Synopsis : Tiré du bestseller de David Ebershoff, "Danish Girl" retrace la remarquable histoire d’amour de Gerda Wegener et Lili Elbe, née Einar Wegener, l’artiste danoise connue comme la première personne à avoir subi une chirurgie de réattribution sexuelle en 1930. Le mariage et le travail de Lili et Gerda évoluent alors qu’ils s’embarquent sur les territoires encore inconnus du transgenre.
Acteurs : Eddie Redmayne, Alicia Vikander, Amber Heard, Matthias Schoenaerts, Ben Whishaw.
Il est des acteurs qui transcendent à ce point leurs rôles qu’ils s’effacent pour leur donner un corps. Tout l’inverse donc des conseils de la réalisatrice Margherita (Margherita Buy) dans Mia Madre de Nanni Moretti, quand elle laisse entendre à ses acteurs qu’ils ne doivent pas s’effacer devant leur rôle, mais qu’en revanche, ils doivent être présents... tout en s’effaçant ! Bien sûr, il s’agit là d’une mise en abime, d’un jeu au sein même du film, mais qui fait écho au cinéma et aux jeux d’acteurs. C’est ainsi que Omar Sy est trop présent dans son interprétation de Chocolat dans le film homonyme de Roschdy Zem. À son corps défendant, probablement, il écrase le personnage dont il doit rendre compte à l’écran. C’est tout le contraire ici où Eddie Redmayne donne corps à Lili en lui cédant sa place.
Il faut ici "avouer" que je n’avais pas eu l’occasion de voir Une merveilleuse histoire du temps (Theory of Everything) de James Marsh (2014) et que j’étais "indemne" de l’interprétation par Eddie Redmayne de Stephen Hawking. Bien plus, je n’avais pas relevé sa présence dans plusieurs autres films où il avait joué ! Enfin, je partais avec des pieds de plomb à la vision presse, sans avoir vu la bande-annonce, sinon, sur l’une d’entre elles, une première image (voir ci-contre) qui m’a fait penser que le rôle transgenre était interprété par une femme ! Je n’ai pas été plus loin.
C’est donc sans autre a priori que celui-là que j’ai découvert un très beau film et des acteurs au service d’une oeuvre de très grande qualité.
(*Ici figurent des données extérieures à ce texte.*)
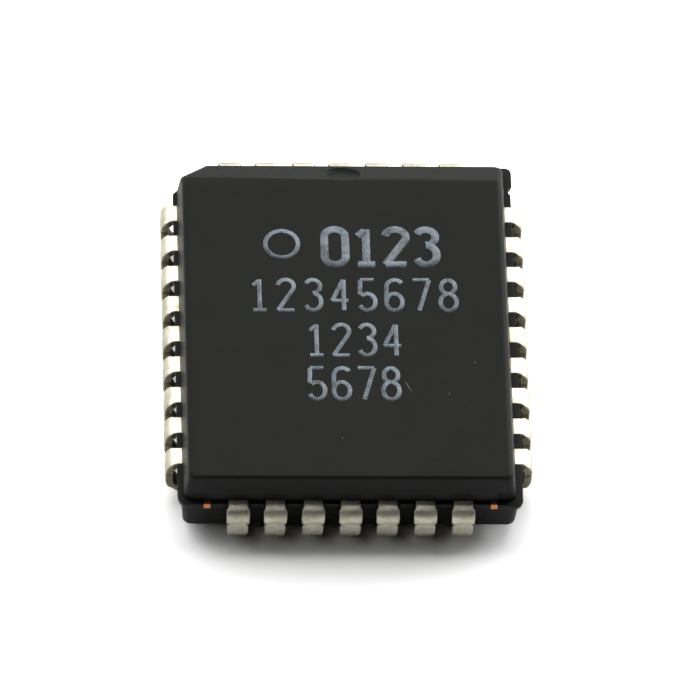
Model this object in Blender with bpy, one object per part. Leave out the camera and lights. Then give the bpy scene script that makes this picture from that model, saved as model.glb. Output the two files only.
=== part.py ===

Oublié ici le dispensable Les misérables et Tom Hooper flirte avec les sommets dans une oeuvre fascinante et de toute beauté, presque trop belle pour être vraie tant les images, le cadre, la lumière font penser à des oeuvres picturales. Et c’est somme toute normal puisque l’un et l’autre protagoniste ou plutôt l’une et l’autre sont peintres. Et ici Alicia Vikander est extraordinaire dans son interprétation de Gerda Wegener. Elle va libérer son mari du corps dans lequel il est et se sent emprisonné à une époque où il n’y avait pas de place pour penser et dire la "chose", innommable donc, et qui ne pouvait donc être qu’enfermée dans un asile, hors et à l’abri du corps social.
C’est avec pudeur, tendresse et émotion que Eddie Redmayne laisse toute la place à Lili, la laisse advenir au monde, à la société. C’est d’autant plus troublant que l’androgynie de l’acteur est ici accentuée à un point tel que l’on puisse douter de son genre, jusqu’à ce qu’une image furtive, un dixième de seconde, fasse découvrir au spectateur qu’il s’agit bien d’un corps d’homme, à l’extérieur, et qu’il faudra travailler, charcuter pour ouvrir les portes de la prison.
Cette histoire vraie, tirée du bestseller de David Ebershoff est probablement romancée. Peu importe si c’est le cas, notamment pour les rôles interprétés par Matthias Schoenaerts (Hans Axgil) et Ben Whishaw (Henrik). Tous deux arrivent à mettre en lumière leurs personnages. Le premier, hétérosexuel, assume une tendresse adolescente pour celle qui était déjà Lili sans le savoir tandis que le deuxième, homosexuel, se sent troublé par Einar/Lili, par cette féminité/masculinité pas encore totalement définie dans un sens ou l’autre. Mais ce que veux Lili, c’est être vue comme femme par un homme, alors que Henrik lui, homosexuel, cherche l’homme et pas la femme. Mais ne trouvant pas celui qu’il cherche, il sera complice de celle-là qui doit sortir de son carcan pour être elle-même. De la suite, des péripéties, des avatars (au sens propre du terme) de Einar/Lili, nous ne dirons pas plus. C’est à découvrir à l’écran, même si pour certains il faudra dépasser un éventuel malaise causé par la confusion des genres et des sens.